Ravel et le jazz? Stravinsky et le jazz? Ce programme original, dédié à l’esprit musical des années 1930 (en fait jusqu’à 1940 si l’on se réfère à la date de composition du Tango de Stravinsky dans sa version pour piano), pose judicieusement la question et rend légitime la collaboration des musiciens classiques (Riccardo Chailly avec le Gewandhaus Leipzig) avec le pianiste de jazz Stefano Bollani. Ceux là articulent avec un sens élégantissime des colorations instrumentales pendant que le soliste dépoussière les partitions non sans un engagement personnel qui s’avère à premier abord déroutant dans le premier mouvement du Concerto de Ravel (gestion des trilles) mais très juste dans le mouvement lent: l’adagio assai gagne une respiration très prenante. Sensibilité d’ailleurs aiguë et plus intérieure encore dans l’admirable Kurt Weill, Surabaya Johnny, pièce majeure dans le catalogue du compositeur berlinois mort en 1950, dont l’amertume et l’espérance sont très habilement associées. Dans ce joyau de 1929 (extrait de Happy end conçu avec Bertold Brecht), Bollani y dévoile ses talents de diseur (aux phrasés caressants), soulignant sans démonstration la tendresse et ce lyrisme émerveillé qui jaillit non sans génie dans l’esprit d’un Weill immense mélodiste.
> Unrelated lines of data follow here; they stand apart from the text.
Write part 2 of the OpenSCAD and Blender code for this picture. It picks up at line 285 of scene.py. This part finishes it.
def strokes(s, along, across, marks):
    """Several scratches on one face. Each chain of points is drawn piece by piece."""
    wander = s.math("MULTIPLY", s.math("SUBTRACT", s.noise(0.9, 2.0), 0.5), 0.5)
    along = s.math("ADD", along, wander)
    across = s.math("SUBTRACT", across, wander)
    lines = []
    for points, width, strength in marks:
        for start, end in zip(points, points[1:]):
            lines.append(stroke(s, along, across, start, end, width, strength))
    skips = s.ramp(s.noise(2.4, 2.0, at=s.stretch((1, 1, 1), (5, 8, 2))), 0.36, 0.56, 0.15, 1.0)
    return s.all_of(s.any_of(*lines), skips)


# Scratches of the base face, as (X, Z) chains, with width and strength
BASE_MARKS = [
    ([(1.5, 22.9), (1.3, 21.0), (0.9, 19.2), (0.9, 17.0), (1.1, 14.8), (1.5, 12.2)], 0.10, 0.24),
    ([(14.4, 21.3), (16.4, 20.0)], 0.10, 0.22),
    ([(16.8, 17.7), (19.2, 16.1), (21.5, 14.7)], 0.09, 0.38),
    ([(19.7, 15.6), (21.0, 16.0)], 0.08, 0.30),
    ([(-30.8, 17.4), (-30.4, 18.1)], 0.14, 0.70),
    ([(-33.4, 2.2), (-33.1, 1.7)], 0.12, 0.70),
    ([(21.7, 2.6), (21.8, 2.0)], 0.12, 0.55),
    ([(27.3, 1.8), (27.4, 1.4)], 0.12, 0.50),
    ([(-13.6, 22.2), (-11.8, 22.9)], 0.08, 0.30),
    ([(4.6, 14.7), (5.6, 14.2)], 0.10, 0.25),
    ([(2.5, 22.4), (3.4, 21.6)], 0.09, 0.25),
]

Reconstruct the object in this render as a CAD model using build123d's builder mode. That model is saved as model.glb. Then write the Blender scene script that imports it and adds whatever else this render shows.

La tension et l’attention que réserve le pianiste montrent combien ce seul air, apparemment nonchalant dissimule un engagement très précis contre la barbarie nazie que Weill, en témoin direct et le premier clairvoyant, n’a jamais cessé de dénoncer. Il y a bien au coeur de la musique de Weill, une nostalgie, celle d’un monde idéal perdu ou qui n’a jamais existé, impossible utopie ici bas…
Quel fossé avec le ballet de Sabata: Mille e una notte de 1931, d’un kitsch ampoulé pour le coup littéralement et uniquement … décoratif. Plus de 26 mn de bavardage néoswinguant, citant même Gershwin… La subtilité mordante et flamboyante d’un Weill comme la tendresse enchantée d’un Ravel font défaut.

Dans Tango, Stravinsky se détache par son ironie à peine masquée par une virtuosité instrumentale que les musiciens du Leipzig savent porter à incandescence. La version piano (1940) pleine de mordante facétie (tout Chostakovitch est déjà là en germes…) accentue la ligne mélodique; le gain apporté par la version orchestre met en relief tous les registres d’un recul sur la rythmique même du tango: structure mécanique répétitive mais aussi dans le même temps son commentaire, riche en secrète résonance.

La direction de Chailly est vive et nerveuse, dramatiquement juste. Et son duo avec le pianiste Stefano Bollani, globalement pertinent.

Sounds of the 30s: Ravel, Weill, Stravinsky… (Chailly, Bollani, 2011). Stefano Bollani, piano. Gewandhausorchester. Riccardo Chailly, direction (1 cd Decca réf.: 476 4832. Durée: circa 1h05mn. Enregistré à Leipzig en septembre 2011.